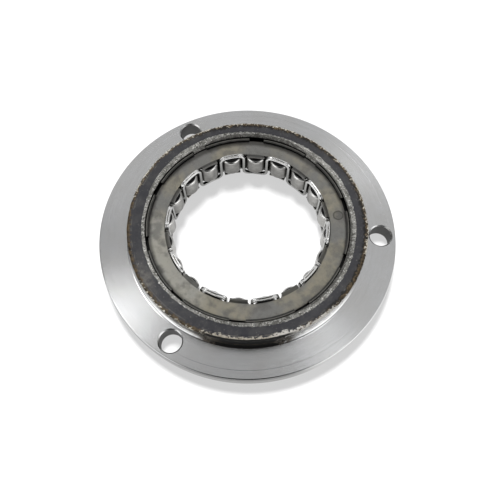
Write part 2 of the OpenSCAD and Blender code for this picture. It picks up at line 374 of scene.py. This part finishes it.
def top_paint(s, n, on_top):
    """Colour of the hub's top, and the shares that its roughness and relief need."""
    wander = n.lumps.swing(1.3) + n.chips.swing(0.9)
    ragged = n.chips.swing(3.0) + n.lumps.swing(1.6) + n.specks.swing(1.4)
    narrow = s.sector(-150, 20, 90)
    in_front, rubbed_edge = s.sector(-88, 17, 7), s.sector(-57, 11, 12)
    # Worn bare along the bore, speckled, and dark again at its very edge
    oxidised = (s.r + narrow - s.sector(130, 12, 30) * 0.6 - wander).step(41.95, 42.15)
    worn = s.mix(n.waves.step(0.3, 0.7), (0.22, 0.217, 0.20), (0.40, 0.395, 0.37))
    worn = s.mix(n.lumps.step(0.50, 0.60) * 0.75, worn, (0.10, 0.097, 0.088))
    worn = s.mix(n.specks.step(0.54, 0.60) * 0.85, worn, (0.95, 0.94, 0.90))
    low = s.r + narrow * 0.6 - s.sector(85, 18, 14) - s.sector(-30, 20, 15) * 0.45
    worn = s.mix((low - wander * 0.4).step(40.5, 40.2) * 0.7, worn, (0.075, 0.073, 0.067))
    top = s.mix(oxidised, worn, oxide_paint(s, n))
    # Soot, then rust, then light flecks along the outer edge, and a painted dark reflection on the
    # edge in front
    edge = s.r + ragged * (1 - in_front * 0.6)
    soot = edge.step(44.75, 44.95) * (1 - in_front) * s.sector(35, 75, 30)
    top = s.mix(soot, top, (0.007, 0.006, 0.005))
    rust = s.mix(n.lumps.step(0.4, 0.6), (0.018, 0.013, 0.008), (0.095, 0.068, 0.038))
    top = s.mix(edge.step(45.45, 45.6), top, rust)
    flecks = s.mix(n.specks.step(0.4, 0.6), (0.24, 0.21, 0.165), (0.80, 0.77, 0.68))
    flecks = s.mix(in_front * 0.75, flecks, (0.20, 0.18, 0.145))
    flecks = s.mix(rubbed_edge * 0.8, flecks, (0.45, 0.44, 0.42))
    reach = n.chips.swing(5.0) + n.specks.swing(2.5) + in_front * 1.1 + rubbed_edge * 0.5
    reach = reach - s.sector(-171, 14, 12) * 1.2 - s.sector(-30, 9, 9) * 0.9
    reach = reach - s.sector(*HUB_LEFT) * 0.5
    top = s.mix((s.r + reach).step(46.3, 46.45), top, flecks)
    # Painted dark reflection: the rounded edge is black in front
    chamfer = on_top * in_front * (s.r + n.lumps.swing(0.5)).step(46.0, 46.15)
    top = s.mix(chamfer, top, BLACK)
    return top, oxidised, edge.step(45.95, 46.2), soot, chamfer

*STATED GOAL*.
Write the entire listing out again, word for word.

*ANSWER TO THE PROBLEM*.
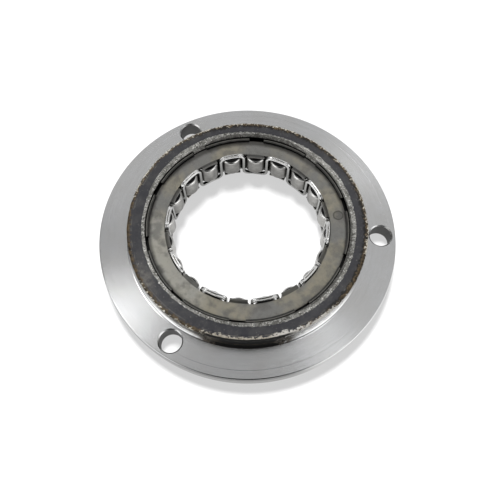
Write part 2 of the OpenSCAD and Blender code for this picture. It picks up at line 374 of scene.py. This part finishes it.
def top_paint(s, n, on_top):
    """Colour of the hub's top, and the shares that its roughness and relief need."""
    wander = n.lumps.swing(1.3) + n.chips.swing(0.9)
    ragged = n.chips.swing(3.0) + n.lumps.swing(1.6) + n.specks.swing(1.4)
    narrow = s.sector(-150, 20, 90)
    in_front, rubbed_edge = s.sector(-88, 17, 7), s.sector(-57, 11, 12)
    # Worn bare along the bore, speckled, and dark again at its very edge
    oxidised = (s.r + narrow - s.sector(130, 12, 30) * 0.6 - wander).step(41.95, 42.15)
    worn = s.mix(n.waves.step(0.3, 0.7), (0.22, 0.217, 0.20), (0.40, 0.395, 0.37))
    worn = s.mix(n.lumps.step(0.50, 0.60) * 0.75, worn, (0.10, 0.097, 0.088))
    worn = s.mix(n.specks.step(0.54, 0.60) * 0.85, worn, (0.95, 0.94, 0.90))
    low = s.r + narrow * 0.6 - s.sector(85, 18, 14) - s.sector(-30, 20, 15) * 0.45
    worn = s.mix((low - wander * 0.4).step(40.5, 40.2) * 0.7, worn, (0.075, 0.073, 0.067))
    top = s.mix(oxidised, worn, oxide_paint(s, n))
    # Soot, then rust, then light flecks along the outer edge, and a painted dark reflection on the
    # edge in front
    edge = s.r + ragged * (1 - in_front * 0.6)
    soot = edge.step(44.75, 44.95) * (1 - in_front) * s.sector(35, 75, 30)
    top = s.mix(soot, top, (0.007, 0.006, 0.005))
    rust = s.mix(n.lumps.step(0.4, 0.6), (0.018, 0.013, 0.008), (0.095, 0.068, 0.038))
    top = s.mix(edge.step(45.45, 45.6), top, rust)
    flecks = s.mix(n.specks.step(0.4, 0.6), (0.24, 0.21, 0.165), (0.80, 0.77, 0.68))
    flecks = s.mix(in_front * 0.75, flecks, (0.20, 0.18, 0.145))
    flecks = s.mix(rubbed_edge * 0.8, flecks, (0.45, 0.44, 0.42))
    reach = n.chips.swing(5.0) + n.specks.swing(2.5) + in_front * 1.1 + rubbed_edge * 0.5
    reach = reach - s.sector(-171, 14, 12) * 1.2 - s.sector(-30, 9, 9) * 0.9
    reach = reach - s.sector(*HUB_LEFT) * 0.5
    top = s.mix((s.r + reach).step(46.3, 46.45), top, flecks)
    # Painted dark reflection: the rounded edge is black in front
    chamfer = on_top * in_front * (s.r + n.lumps.swing(0.5)).step(46.0, 46.15)
    top = s.mix(chamfer, top, BLACK)
    return top, oxidised, edge.step(45.95, 46.2), soot, chamfer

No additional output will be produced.